If you train with a single 512px image, you can create a Copy Machine LoRA that outputs almost the same image. You could further fine-tune the settings, but it's not necessary to push it to the limit.

Once it's done, let's check if the training was successful. Apply the LoRA generated from the base model to the original image... Oh, and remember not to include any unnecessary prompts!

Exactly like a Copy Machine Exactly like a Copy Machine

Yes, it's undoubtedly a Copy Machine LoRA! It generates the same image regardless of the seed value. Now, let's merge this LoRA with the base model and create the Copy Machine Model. You can merge it using commands or SuperMerger, whichever method you prefer.

4. Now, let's create the actual Grayscale LoRA!

Now, let's finally train the Grayscale LoRA, the main attraction. We'll overfit Material B using the Copy Machine Model we created earlier. The training configuration is the same as before, just change the specified material folder and the name of the LoRA!

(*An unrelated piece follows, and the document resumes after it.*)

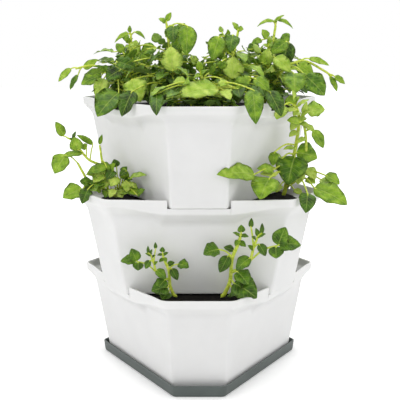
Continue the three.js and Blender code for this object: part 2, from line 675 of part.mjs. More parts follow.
// Top pot's plants as seen from the front: their stems, and the leaves beside those that wind up the stem.
// The first stem is the one that they wind up.
const topForms = [
  {
    corner: 1,
    height: frontBush,
    stems: [[[0, 0, 0], [0.02, 0.05, 0.4], [0.05, 0.1, 0.75]]],
    leaves: [
      [0, 0.6, -0.8, 0.62, 0.5, -0.77, 1.05, 0.06, 0.27, 0],
      [0, 0.8, 0.37, 0.43, 0.5, -0.44, 0.63, 0.36, 0.45, 0],
      [0, 0.7, 0.47, 0.43, 0.48, 0.6, 0.7, 0.25, 0.23, 0],
      [0, 0.9, 0.54, 0.33, 0.64, 0.36, 0.43, 0.55, 0.18, 0],
      [0, 0.6, 1, 0.5, 0.46, 1, 0.88, -0.08, 0.32, 0],
    ],
  },
  {
    corner: 2,
    height: cornerBush,
    stems: [[[0, 0, 0], [0.05, 0.05, 0.5], [0.12, 0.05, 1]]],
    leaves: [
      [0, 0.6, 0.33, 0.24, 0.77, 0.33, 0.36, 0.47, 0.2, 0],
      [0, 0.97, 0.11, 0.03, 1.05, -0.12, 0.09, 1.05, 0.06, 0],
      [0, 0.98, 0.14, 0.03, 1.07, 0.34, 0.09, 1.02, 0.06, 0],
      [0, 1, 0.1, 0.03, 1.04, 0.23, 0.06, 1.13, 0.05, 0],
      [0, 0.8, -0.06, 0.15, 0.82, -0.23, 0.21, 0.77, 0.09, 0],
      [0, 0.8, 0.01, 0.15, 0.84, -0.06, 0.15, 0.95, 0.1, 0],
    ],
  },
  {
    corner: 3,
    height: cornerBush,
    stems: [[[0, 0, 0], [0, 0.08, 0.5], [-0.01, 0.15, 0.9]]],
    leaves: [
      [0, 0.96, -0.03, 0.15, 0.9, -0.26, 0.21, 0.84, 0.06, 0],
      [0, 0.97, 0.05, 0.15, 0.92, 0.21, 0.21, 0.87, 0.05, 0],
      [0, 1, -0.02, 0.15, 0.91, -0.02, 0.15, 1, 0.05, 0],
      [0, 0.6, 0.04, 0.21, 0.63, 0.08, 0.23, 0.82, 0.17, 0],
    ],
  },
  {
    ring: 1,
    height: ringBush,
    stems: [[[0, 0, 0], [0.08, -0.1, 0.5], [0.18, -0.25, 1]]],
    leaves: [
      [0, 0.8, -0.07, 0.05, 0.91, -0.21, 0.21, 0.62, 0.2, 0],
      [0, 0.85, 0.1, -0.04, 0.93, 0.06, 0.12, 0.72, 0.18, 0],
      [0, 1, 0.17, -0.25, 0.99, 0.1, -0.25, 1.09, 0.08, 0],
      [0, 0.97, 0.18, -0.25, 1, 0.28, -0.25, 1, 0.08, 0],
      [0, 0.4, 0.09, 0.22, 0.4, 0.11, 0.12, 0.67, 0.24, 0],
      [0, 0.3, 0.3, 0.42, 0.4, 0.12, 0.54, 0.27, 0.17, 0],
      [0, 0.3, 0.35, 0.42, 0.41, 0.52, 0.5, 0.27, 0.17, 0],
    ],
  },
  {
    ring: 2,
    circle: sideCircle,
    height: ringBush,
    stems: [
      [[0, 0, 0], [0, 0, 0.4], [-0.02, 0, 0.75]],
      [[0, 0, 0.2], [0.2, 0.05, 0.5], [0.45, 0.02, 0.6], [0.71, 0, 0.48], [0.83, 0, 0.4]],
    ],
    leaves: [
      [0, 0.7, -0.05, 0.12, 0.55, -0.02, 0.12, 0.76, 0.17, 0],
      [0, 1, 0.23, 0, 0.85, 0.02, 0.06, 0.69, 0.18, 0],
      [0, 0.8, 0.06, 0.18, 0.65, 0.26, 0.28, 0.46, 0.19, 0],
      [1, 0.5, 0.37, 0.06, 0.55, 0.57, 0.12, 0.41, 0.18, 0],
      [1, 0.3, 0.3, 0.26, 0.45, 0.3, 0.5, 0.12, 0.3, 0],
      [1, 0.4, 0.45, 0.27, 0.42, 0.69, 0.36, 0.17, 0.27, 0],
      [1, 0.55, 0.52, 0, 0.63, 0.79, 0, 0.54, 0.09, 0],
      [1, 0.96, 0.86, 0, 0.4, 1, 0, 0.3, 0.09, 0],
      [1, 0.9, 0.8, 0, 0.4, 0.9, 0, 0.2, 0.08, 0],
    ],
  },
  { ring: 3, height: ringBush, stems: [[[0, 0, 0], [0.02, 0, 0.5], [0.03, 0, 0.9]]], leaves: [] },
  { ring: 4, height: ringBush, stems: [[[0, 0, 0], [-0.02, 0, 0.5], [-0.03, 0, 0.9]]], leaves: [] },
  {
    ring: 5,
    circle: sideCircle,
    height: ringBush,
    stems: [
      [[0, 0, 0], [0, 0, 0.4], [0.02, 0, 0.75]],
      [[0, 0, 0.2], [-0.2, 0.05, 0.45], [-0.47, 0.03, 0.54], [-0.7, 0.01, 0.5]],
    ],
    leaves: [
      [1, 0.3, -0.13, 0.42, 0.2, -0.43, 0.57, 0.03, 0.24, 0],
      [1, 0.4, -0.31, 0.24, 0.38, -0.38, 0.45, 0.12, 0.18, 0],
      [1, 0.5, -0.35, 0.12, 0.42, -0.62, 0.12, 0.3, 0.2, 0],
      [1, 0.75, -0.59, 0, 0.5, -0.41, 0, 0.62, 0.1, 0],
      [1, 0.96, -0.76, 0, 0.5, -0.93, 0, 0.33, 0.09, 0],
      [1, 0.9, -0.67, 0, 0.42, -0.78, 0, 0.22, 0.08, 0],
      [0, 0.7, -0.09, 0.36, 0.49, -0.26, 0.45, 0.38, 0.21, 0],
      [0, 0.8, -0.13, 0.4, 0.6, 0.16, 0.52, 0.52, 0.18, 0],
      [0, 1, 0.34, -0.06, 0.78, 0.15, 0, 0.69, 0.17, 0],
    ],
  },
  {
    ring: 6,
    height: ringBush,
    stems: [[[0, 0, 0], [-0.03, -0.08, 0.5], [-0.09, -0.19, 1.07]]],
    leaves: [
      [0, 1, -0.1, -0.19, 1.08, -0.19, -0.16, 1.13, 0.08, 0],
      [0, 1, -0.09, -0.19, 1.1, -0.03, -0.19, 1.21, 0.07, 0],
      [0, 0.95, 0, -0.07, 1.04, 0, 0.08, 0.83, 0.18, 0],
      [0, 0.95, 0.17, 0.05, 1.04, 0.31, 0.3, 0.68, 0.22, 0],
      [0, 0.7, 0.13, -0.1, 0.88, 0, -0.05, 0.74, 0.19, 0],
      [0, 0.4, 0, 0.2, 0.49, -0.03, 0.14, 0.79, 0.25, 0],
      [0, 0.3, -0.5, 0.2, 0.39, -0.39, 0.38, 0.12, 0.27, 0],
    ],
  },
];

const footLevel = saucerFloor + ribHeight + restGap;
const bladeWidthsPlain = [[0.4, 1]];
const bladeWidthsFull = [[0.28, 0.95], [0.68, 0.8]];

// Where a plant stands: beyond the foot of the pot above by out, and along the pocket by along
function pocketCrown(pocket, out, along) {
  const place = outward(pocket * third).multiplyScalar(footSide + out);
  place.addScaledVector(across(pocket * third), along);
  return new THREE.Vector3(place.x, place.y, soilTop);
}

// The plants of the two lower pots. A plant names its pocket and the way that its places are measured.
const front = 0;
const back = Math.PI;
const pocketBushOf = (name, pocket) => ({
  name,
  pocket,
  out: bushOut,
  along: 0,
  turn: pocket * third,
  hand: 1,
  height: pocketBush,
  stems: [bushStem],
  leaves: bushLeaves(bushStem, pocketBushSpread / pocketBush, pocket * windingTurn, pocketLeafCount),
  widths: bladeWidthsPlain,
});
const seedling = {
  pocket: 0,
  out: seedlingOut,
  turn: front,
  stems: seedlingStems,
  leaves: seedlingLeafShares,
  widths: bladeWidthsFull,
};
const pocketPlants = [
  [
    { ...seedling, name: 'plant_front_left', along: -seedlingAlong, hand: -1, height: smallSeedling },
    { ...seedling, name: 'plant_front_right', along: seedlingAlong, hand: 1, height: tallSeedling },
    pocketBushOf('plant_rear_right', 1),
    pocketBushOf('plant_rear_left', 2),
  ],
  [
    {
      name: 'plant_middle_left',
      pocket: 1,
      out: leaningOut,
      along: -leaningAlong,
      turn: back,
      hand: 1,
      height: leaningHeight,
      stems: leaningStems,
      leaves: leaningLeafShares,
      widths: bladeWidthsFull,
    },
    {
      name: 'plant_middle_right',
      pocket: 2,
      out: tallOut,
      along: tallAlong,
      turn: back,
      hand: 1,
      height: tallHeight,
      stems: tallStems,
      leaves: tallLeafShares,
      widths: bladeWidthsFull,
    },
    pocketBushOf('plant_middle_rear', 0),
  ],
];

const tower = new THREE.Group();
tower.name = 'planter_tower';
const paint = (hex, roughness) => new THREE.MeshStandardMaterial({ color: hex, roughness, metalness: 0 });

function add(group, name, geometry, material) {
  const mesh = new THREE.Mesh(geometry, material);
  mesh.name = name;
  group.add(mesh);
}

// The top pot's plants: one in each corner, then a ring of taller ones round the middle
function topPlants() {
  const rows = topForms.map(({ corner, ring, circle, ...form }) => {
    const name = corner ? `plant_top_corner_${corner}` : `plant_top_ring_${ring}`;
    const angle = corner ? (corner - 1) * third : ((ring - 0.5) / ringCount) * 2 * Math.PI;
    const place = outward(angle).multiplyScalar(circle ?? (corner ? cornerCircle : ringCircle));
    return { ...form, name, crown: new THREE.Vector3(place.x, place.y, soilTop) };
  });
  return rows.map(({ name, crown, height, stems, leaves }, k) => {
    const others = rows.filter((row) => row.name !== name).map((row) => row.crown);
    const geometry = plantGeometry({
      crown,
      height,
      turn: front,
      hand: 1,
      stems,
      leaves: [...bushLeaves(stems[0], topSpread / height, k * windingTurn, topLeafCount), ...leaves],
      widths: bladeWidthsPlain,
      keepStem: (place) => place,
      keepLeaf: (place, keep) => overOwnPot(insideCell(place, crown, others, keep), keep),
    });
    return { name, crown, geometry };
  });
}

function pocketPlantsOf(level) {
  const rows = pocketPlants[level];
  const crowns = rows.map(({ pocket, out, along }) => pocketCrown(pocket, out, along));
  return rows.map(({ name, turn, hand, height, stems, leaves, widths }, k) => {
    const crown = crowns[k];
    const others = crowns.filter((other) => other !== crown);
    const geometry = plantGeometry({
      crown,
      height,
      turn,
      hand,
      stems,
      leaves,
      widths,
      keepStem: clearOfPotAbove,
      keepLeaf: (place, keep) =>
        clearOfPotAbove(overOwnPot(insideCell(place, crown, others, keep), keep), keep),
    });
    return { name, crown, geometry };
  });
}

add(tower, 'saucer', saucerGeometry(), paint(0x6b726e, 0.5));
['bottom', 'middle', 'top'].forEach((level, k) => {
  const group = new THREE.Group();
  group.position.z = footLevel + k * pitch;
  group.rotation.z = (k % 2) * Math.PI;
  tower.add(group);
  const plants = k < pocketPlants.length ? pocketPlantsOf(k) : topPlants();
  add(group, `pot_${level}`, potGeometry(), paint(0xe9e9e7, 0.45));
  add(group, `soil_${level}`, soilGeometry(plants.map((plant) => plant.crown)), paint(0x2a211b, 0.95));
  for (const plant of plants) add(group, plant.name, plant.geometry, paint(0x5f9130, 0.6));
});

export default tower;
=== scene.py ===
"""A planter tower: three stacked off-white plastic pots on a grey saucer, with young potato plants.

Shapes are worked out in millimetres in the tower's own frame (+Z up, the front towards -Y) and turned to
metres where a mesh is made. Pots, saucer, soil and plants take the place of the plain solids of the frame.
"""

import math
from collections import namedtuple

import bpy
import numpy as np
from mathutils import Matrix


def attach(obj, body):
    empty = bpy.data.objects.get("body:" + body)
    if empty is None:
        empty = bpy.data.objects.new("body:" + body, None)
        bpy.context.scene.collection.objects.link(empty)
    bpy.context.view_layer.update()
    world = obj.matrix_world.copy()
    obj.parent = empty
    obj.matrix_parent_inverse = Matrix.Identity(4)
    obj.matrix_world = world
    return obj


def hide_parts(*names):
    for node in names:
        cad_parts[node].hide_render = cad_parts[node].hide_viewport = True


MM = 0.001
THIRD = math.radians(120)
SIXTH = THIRD / 2
ROOT3 = math.sqrt(3)

# Camera, fitted to the photograph
PHOTO_SIDE = 400
FOCAL_PIXELS = 912
PRINCIPAL_COLUMN = 199
SENSOR_MM = 36
CAMERA_DISTANCE = 1983
CAMERA_HEIGHT = 714.5
CAMERA_PITCH = math.radians(9.9)

TIERS = ["bottom", "middle", "top"]

# Pots, in the frame of a pot's foot: distances from the axis to the outer faces
PITCH = 190
FOOT_SIDE, HEAD_SIDE = 151, 178
FOOT_CORNER, HEAD_CORNER = 207, 245
POT_WALL, POT_FLOOR = 3, 3.5
RIM_RISE, RIM_THICKNESS, RIM_DRAFT = 16.5, 5, 1
CORNER_REACH, SEAT_REACH = 16, 25
CORNER_BAND_FOOT, SEAT_BAND_DROP = 1, 13
CORNER_FLARE_DROP, SIDE_FLARE_DROP, SEAT_FLARE_DROP = 20, 22, 36
SEAT_HALF, SEAT_RUN_OUT = 74, 18
NOTCH_HALF = 62
SEAT_PAST_NOTCH = SEAT_HALF - NOTCH_HALF
REST_GAP = 0.3
RIM_TOP = PITCH + RIM_RISE
SEAT_TOP = PITCH - REST_GAP
DRAIN_CIRCLE, DRAIN_RADIUS, DRAIN_COUNT, DRAIN_SIDES = 90, 5, 6, 24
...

Once the training is complete, let's try it out. Apply the LoRA to a suitable model with an appropriate prompt and Generate!

Grayscale LoRA Test Grayscale LoRA Test

Oh, the colors are getting closer to grayscale! However, with intensity set to 1, it still doesn't achieve a complete grayscale effect. Well, we only had one source material, so it can't be helped.

5. That's it! We're done! Disband!

Well, that's the basic process of creating LoRA using the Copy Machine Learning Method! When I create LoRA in practice, I do some more... various things, but this is the general flow. Easy, right? ...Well then, next time, we'll move on to the intermediate level! Yes, the intermediate edition!
Well, I'm still considering the content for the intermediate edition, but I'll write it bit by bit while creating LoRA as usual, so please wait for a while!

...Did you think that was the end? There's more!

This time, I felt like the content was a bit too outdated, so I want to add something extra.

- Wait, what's the rationale behind the Copy Machine Learning Method?

This is a discussion about what learning LoRA actually means. In a nutshell, it compares the features of the model with the features of the material images, quantifies and compresses the differences, and encapsulates them in a separate LoRA file. When using LoRA, these differential data are used to modify the internal values of the model. If that's the principle of LoRA, instead of using a model with mixed elements, we adjust the model that normally outputs only "Material A" to a base, and train only the part we want to be different, "Material B." This way, we can create a versatile LoRA without training unnecessary elements. This is the concept behind the Copy Machine Learning Method.

I chose a dim size of 16 this time because it's sufficient for a single material image of 512px. Increasing the dim size would only waste training time and increase the file size. Of course, if you have multiple material images, you should increase the dim size and the number of steps accordingly. The reason for setting dim and alpha sizes equal is that if alpha is smaller than dim, the learning rate becomes slower. By setting the learning rate to 1e-3 instead of the commonly used 1e-4, we can reduce the training time. With these settings, training for 500 steps is sufficient. Additionally, with this configuration, there is likely no risk of overflow and

breaking the LoRA. Although further fine-tuning of the settings is possible, I kept it at this level with some margin.

With my RTX 3070, the training time is approximately 3 minutes, like a bowl of ramen. It can be even faster if you increase the batch size. There are surprisingly few articles that delve into fine-tuning these settings, or maybe they are not well understood.